The leaders of the key political parties, instead of striving to write a constitution in the best interests of the country, were attempting to write a constitution that would play to the gallery and appease their vote banks. The result was a politically charged Constituent Assembly, members of which were not willing to work together towards a common cause. There was no common goal and each party had its own objectives. Essentially, what should have been the task of technocrats was left to the politicians, while the technocrats themselves were reduced to sitting on toothless constitutional advisory committees.

Moreover, even the failure to write a constitution within the stipulated timeframe was not much of a concern for the key leaders of the political parties. Since the constituent assembly was also acting as the interim legislature, an extension of the assembly’s term meant an automatic extension of the terms of the elected politicians. It did not just stop at that – through various power sharing agreements, supposed “unity” governments, or just as a result of a leadership vacuum, the Constituent Assembly managed to give us five prime ministers from three key political parties over four years.
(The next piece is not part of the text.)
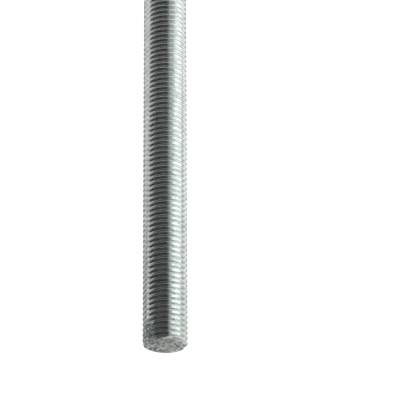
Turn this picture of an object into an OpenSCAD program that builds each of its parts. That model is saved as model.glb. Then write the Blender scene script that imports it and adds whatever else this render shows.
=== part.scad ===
// Threaded rod: a straight steel bar with one right-hand metric thread from end to end,
// cut off square, with a small chamfer at both ends. Millimetres, standing on its lower end.
// The origin is the centre of the lower end face, and +Z runs along the rod.

/* [Rod] */
// Length from end face to end face
rod_length = 250; // [60:5:280]
// Diameter over the thread crests
major_d = 24; // [18:1:30]
// How far the end chamfer cuts in from the crests
chamfer_depth = 1.5; // [0.5:0.1:1.6]
// Angle of the end chamfer, measured from the end face
chamfer_angle = 45; // [30:5:60]

/* [Thread] */
// Distance from one crest to the next
pitch = 3; // [2.5:0.25:4]
// Angle between the two flanks
flank_angle = 60; // [55:1:60]
// Where the first crest starts, as an angle round the rod
start_angle = 105; // [0:5:180]

/* [Smoothness] */
// Flat steps in one turn of the thread
steps_per_turn = 16; // [15:1:18]
// Sides of the round bar
round_sides = 96; // [48:8:144]

/* [Hidden] */

// Metric external thread: a crest flat of an eighth of the pitch, and the standard depth
crest_flat = pitch / 8;
thread_depth = 0.61343 * pitch;
flank_slope = tan(flank_angle / 2);

// Profile radii: the flanks run on past the crest flat to a sharp edge outside the bar
crest_r = major_d / 2;
root_r = crest_r - thread_depth;
sharp_r = crest_r + crest_flat / 2 / flank_slope;
// Half the height of a ridge where its flanks leave the root
ridge_half = (sharp_r - root_r) * flank_slope;

// A many-sided turn is widened so that it holds as much metal as the round one
half_step = 180 / steps_per_turn;
fullness = (half_step * PI / 180) / sin(half_step);

// The ridge starts this many turns below the lower end, and ends as many above the upper
spare_turns = 1.6;
turns = ceil(rod_length / pitch + 2 * spare_turns);
steps = turns * steps_per_turn;

chamfer_height = chamfer_depth * tan(chamfer_angle);

// Three points of the ridge at one step: lower foot, sharp edge, upper foot
function ridge_points(step) =
    let (angle = 360 * step / steps_per_turn, z = pitch * step / steps_per_turn)
    [
        at_angle(root_r, angle, z - ridge_half),
        at_angle(sharp_r, angle, z),
        at_angle(root_r, angle, z + ridge_half)
    ];

function at_angle(radius, angle, z) =
    [radius * fullness * cos(angle), radius * fullness * sin(angle), z];

// Faces between one step and the next: the two flanks of the ridge
function flank_faces(step) =
    let (foot = 3 * step, next = foot + 3)
    [
        [foot, foot + 1, next],
        [next, foot + 1, next + 1],
        [foot + 1, foot + 2, next + 1],
        [next + 1, foot + 2, next + 2]
    ];

// Faces across the root, from this step's upper foot to the lower foot one turn on
function root_faces(step) =
    let (foot = 3 * step + 2, turn_on = 3 * (step + steps_per_turn))
    [
        [foot, turn_on, foot + 3],
        [foot + 3, turn_on, turn_on + 3]
    ];

// The endless thread: one ridge that winds up round the axis, closed by a fan at each end
module thread_body() {
    last = 3 * steps;
    low_centre = last + 3;
    high_centre = last + 4;
    first_turn_end = 3 * steps_per_turn;
    last_turn_start = 3 * (steps - steps_per_turn);
    points = concat(
        [for (step = [0 : steps]) each ridge_points(step)],
        [[0, 0, -ridge_half], [0, 0, pitch * turns + ridge_half]]
    );
    sides = concat(
        [for (step = [0 : steps - 1]) each flank_faces(step)],
        [for (step = [0 : steps - steps_per_turn - 1]) each root_faces(step)]
    );
    low_fan = concat(
        [for (step = [0 : steps_per_turn - 1]) [low_centre, 3 * step, 3 * step + 3]],
        [[low_centre, first_turn_end, 2], [low_centre, 2, 1], [low_centre, 1, 0]]
    );
    high_fan = concat(
        [for (step = [steps - steps_per_turn : steps - 1]) [high_centre, 3 * step + 5, 3 * step + 2]],
        [
            [high_centre, last_turn_start + 2, last],
            [high_centre, last, last + 1],
            [high_centre, last + 1, last + 2]
        ]
    );
    polyhedron(points, concat(sides, low_fan, high_fan));
}

// The round bar, chamfered at both ends, that the crests lie on
module bar() {
    end_r = crest_r - chamfer_depth;
    rotate_extrude($fn = round_sides)
        polygon([
            [0, 0],
            [end_r, 0],
            [crest_r, chamfer_height],
            [crest_r, rod_length - chamfer_height],
            [end_r, rod_length],
            [0, rod_length]
        ]);
}

module threaded_rod() {
    color("silver")
        intersection() {
            bar();
            rotate(start_angle)
                translate([0, 0, -spare_turns * pitch])
                    thread_body();
        }
}

threaded_rod();
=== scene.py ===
# Threaded rod: a zinc-plated steel bar with a metric thread from end to end.
# Metres. The rod stands on its lower end at the origin, with +Z along its axis.
# The camera looks down on the upper end and is rolled half a turn, so that the end
# hangs at the bottom of the picture with its face in view.
import math

import bpy
from mathutils import Matrix, Vector, noise


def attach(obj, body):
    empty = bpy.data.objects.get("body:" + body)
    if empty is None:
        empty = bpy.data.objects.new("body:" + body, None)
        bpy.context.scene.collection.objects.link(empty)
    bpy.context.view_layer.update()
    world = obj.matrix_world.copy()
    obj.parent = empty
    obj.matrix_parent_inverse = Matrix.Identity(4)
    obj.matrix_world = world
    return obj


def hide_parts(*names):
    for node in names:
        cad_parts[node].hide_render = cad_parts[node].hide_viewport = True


MM = 0.001

# Rod, as in the part's source
ROD_LENGTH = 250 * MM
MAJOR_R = 12 * MM
PITCH = 3 * MM
CHAMFER_DEPTH = 1.5 * MM
THREAD_DEPTH = 0.61343 * PITCH
ROOT_R = MAJOR_R - THREAD_DEPTH
CREST_FLAT = PITCH / 8
FLANK_SLOPE = math.tan(math.radians(30))
ROOT_FLAT = PITCH - CREST_FLAT - 2 * THREAD_DEPTH * FLANK_SLOPE
START_ANGLE = math.radians(105)

# Thread as it is wound here: finer steps, and the rounds that rolling leaves
TURN_STEPS = 56
SPARE_TURNS = 1.6
ROOT_ROUND = 0.24 * MM
CREST_ROUND = 0.18 * MM
ROUND_SEGMENTS = 3
# How far the wound thread stands past both ends before the blank cuts it
CUT_MARGIN = 0.4 * MM
CUT_PRECISION = 0.0001 * MM
# Points of the outline that are this near each other are one
MERGE_DISTANCE = 0.001 * MM
# How far a point may lie off a plane and still count as on it
ON_PLANE = 0.01 * MM
# Edges sharper than this stay sharp
SMOOTH_ANGLE = math.radians(40)
FLANK_WEIGHT = 100

# Blank: the round bar that cuts the thread to length, just clear of the crests
BLANK_SIDES = 192
BLANK_R = MAJOR_R + 0.02 * MM

# Sawn end faces. The depths are in millimetres, and the scales are turns of the noise
# for each millimetre.
FACE_RINGS = 24
FACE_RING_WIDTH = 0.42 * MM
SAW_SLOPE = 0.03
# The lower face is this much of the upper one
LOWER_FACE_SHARE = 0.5
SAW_DEPTH = 0.30
BROAD_DEPTH = 0.34
BROAD_SCALE = 0.32
BROAD_START = Vector((3.1, 7.4, 0.0))
SMALL_DEPTH = 0.17
SMALL_SCALE = 1.1
SMALL_START = Vector((8.2, 1.7, 5.0))
# Arcs that the saw blade left, round a centre beside the rod
BLADE_DEPTH = 0.04
BLADE_CENTRE = Vector((-19.0, 6.0, 0.0))
BLADE_RATE = 2.6
# The rim, which is worn more toward one corner
RIM_START = 8.6
RIM_WIDTH = 1.9
CORNER_ANGLE = math.radians(48)
CORNER_DEPTH = 0.25
RIM_DEPTH = 0.14
RIM_SCALE = 0.5
# Mounds (+) and pits (-) on the upper face: x, y, reach and height in millimetres
FACE_SPOTS = [
    (5.2, -1.6, 1.6, 0.34),
    (1.6, 1.6, 1.1, 0.26),
    (0.9, 3.4, 1.0, -0.45),
    (3.7, 2.0, 1.3, -0.30),
    (-3.0, -2.5, 3.0, 0.16),
    (-6.5, 2.5, 2.2, 0.14),
    (7.6, 3.2, 1.3, -0.30),
]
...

Even as months passed by and common Nepali folk grew increasingly impatient, key political leaders continued bickering. Unfortunately, they bickered only over ministerial portfolios and not the constitution. At least not until it was too late.

Either advertently or otherwise, the whole exercise of having the same 601-strong body serve as a Constituent Assembly as well as an interim legislature backfired spectacularly. By the end of the four years, the Constituent Assembly had been reduced to an exclusive club, one which had blackballed the remainder of the Nepali population.